Class BayesianInformationCriterion

  • All Implemented Interfaces:
    KMeansQualityMeasure<NumberVector>

    @Reference(authors="G. Schwarz",
               title="Estimating the dimension of a model",
               booktitle="The annals of statistics 6.2",
               url="https://doi.org/10.1214/aos/1176344136",
               bibkey="doi:10.1214/aos/1176344136")
    public class BayesianInformationCriterion
    extends AbstractKMeansQualityMeasure<NumberVector>
    Bayesian Information Criterion (BIC), also known as Schwarz criterion (SBC, SBIC) for the use with evaluating k-means results.

    Reference:

    G. Schwarz
    Estimating the dimension of a model
    The annals of statistics 6.2.

    The use for k-means was popularized by:

    D. Pelleg, A. Moore:
    X-means: Extending K-means with Efficient Estimation on the Number of Clusters
    Proc. 17th Int.

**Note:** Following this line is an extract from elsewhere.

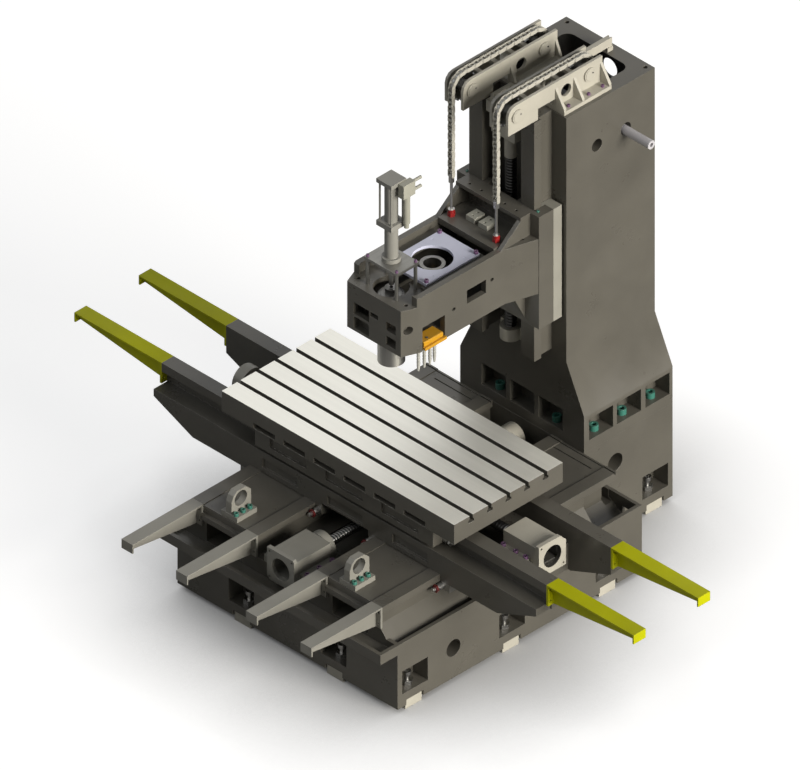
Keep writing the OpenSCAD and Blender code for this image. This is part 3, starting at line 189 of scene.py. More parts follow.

Conf. on Machine Learning (ICML 2000)

    Since:
    0.7.0
    Author:
    Tibor Goldschwendt, Erich Schubert
    • Constructor Detail

      • BayesianInformationCriterion

        public BayesianInformationCriterion()
    • Method Detail

      • quality

        public <V extends NumberVector> double quality​(Clustering<? extends MeanModel> clustering,
                                                       NumberVectorDistance<? super V> distance,
                                                       Relation<V> relation)
        Description copied from interface: KMeansQualityMeasure
        Calculates and returns the quality measure.
        Type Parameters:
        V - Actual vector type (could be a subtype of O!)
        Parameters:
        clustering - Clustering to analyze
        distance - Distance function to use (usually Euclidean or squared Euclidean!)
        relation - Relation for accessing objects
        Returns:
        quality measure
      • isBetter

        public boolean isBetter​(double currentCost,
                                double bestCost)
        Description copied from interface: KMeansQualityMeasure
        Compare two scores.
        Parameters:
        currentCost - New (candiate) cost/score
        bestCost - Existing best cost/score (may be NaN)
        Returns:
        true when the new score is better, or the old score is NaN.